I was standing on an eight-foot ladder, about six feet off the floor. The service call was a no-cooling situation on the fourth floor of a high-rise office building.

The equipment was an old commercial split air conditioning system that had been installed well after the building was constructed. The building and its equipment were very old.

Since the building is in the Center City area of Philadelphia, there had not been a lot of room to install the units. The condenser was mounted on a steel frame off the side of the building’s fourth floor, just outside a window and directly above a parking lot. (Try changing the compressor in one of those units.)

Of course, the window was located in a room that was meant to be a mechanical room, but became a storage area as well. We had to clean the room out to gain access to the window, then struggle to get the window open, just to work on the condenser.

To make matters worse, it was very hot on this particular day. But that’s life in the air conditioning biz.

Loud and cranky

We eventually accessed the unit. The air handler was located above the ceiling in the middle of the floor, and it was on. The condenser was on as well, and the compressor was running. It was rather loud and cranky.

We felt the refrigerant lines; both were warm. We hooked up our manifold set and, sure enough, the system was extremely low on refrigerant, almost at 0 psig on the suction side. We added about 3 lb of R-22 to bring our pressures up, so that we could leak-check the system and the line set. That was when we could still legally use refrigerant to leak-check a system that we knew had a leak.

My partner, being the bigger of the two of us, decided he would check the condenser area while I checked the line set and evaporator. I didn’t find a trace of leakage or refrigerant oil anywhere.

I moved the ladder to be as close to the air handler as possible. I was almost under it and to the left of it. The air handler is a horizontal type with a slant-type evaporator coil.

I started the leak detector just as I was going up the ladder. I leaned over a ceiling light fixture toward the air handler. The ladder jiggled slightly, throwing off my balance and causing my weight to fall toward that air handler.

With my right hand, I grabbed the line set where it turns into the evaporator coil; both refrigerant lines blew off the evaporator. All 3 lb of refrigerant blew against my face.
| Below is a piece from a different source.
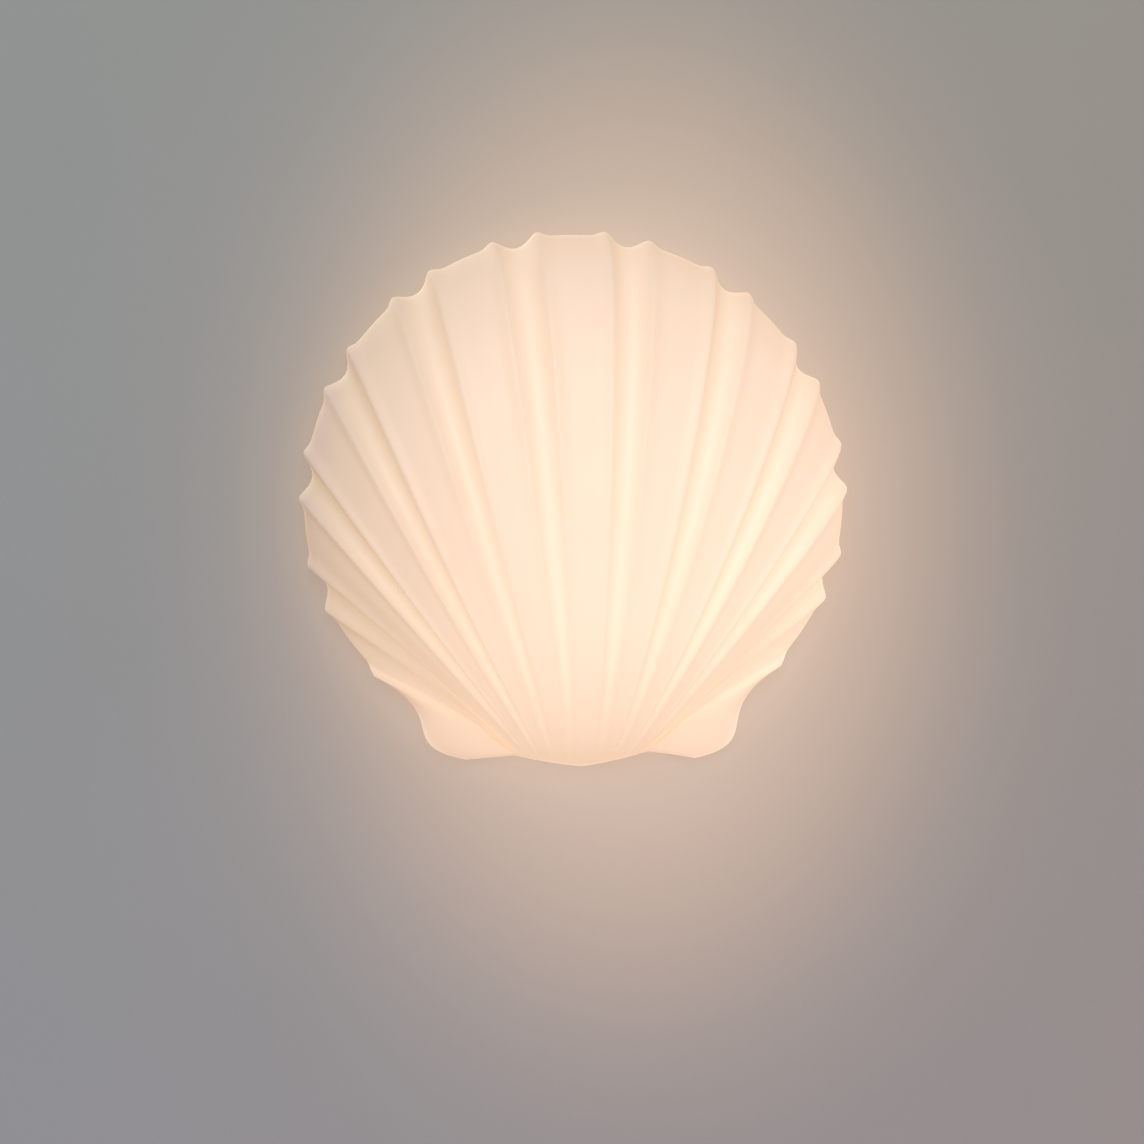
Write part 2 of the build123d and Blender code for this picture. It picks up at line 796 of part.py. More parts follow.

I turned my face and closed my eyes, but I could not move from the ladder. My partner rushed over and helped me down, but by that time the system had emptied into my face.

Live and learn

If I had remembered what my teachers had taught me, I would have worn eye protection glasses, and maybe even a pair of gloves.

I should have been aware that, at any point in leak detection, you may run your hand directly up against the refrigerant, which we all know can cause freeze burn, rash, or irritation, not to mention the loss of some skin or maybe even an eye.

We did find the leak in the system and we did fix it. I also got to find out what refrigerant oil tastes like. (I wouldn’t recommend it to anyone.)

For the most part, this accident could not have been prevented. What was preventable was the long-term impact that occurred: the scar across my eye that tends to burn every once in a while, like when I sweat.

Another scar is across the top side of my right index finger, which had been leaning against the tubing when it blew apart. The skin is dry and rough, and when it is cold, the pain is something I have to live with — that and the knowledge that it could have been prevented.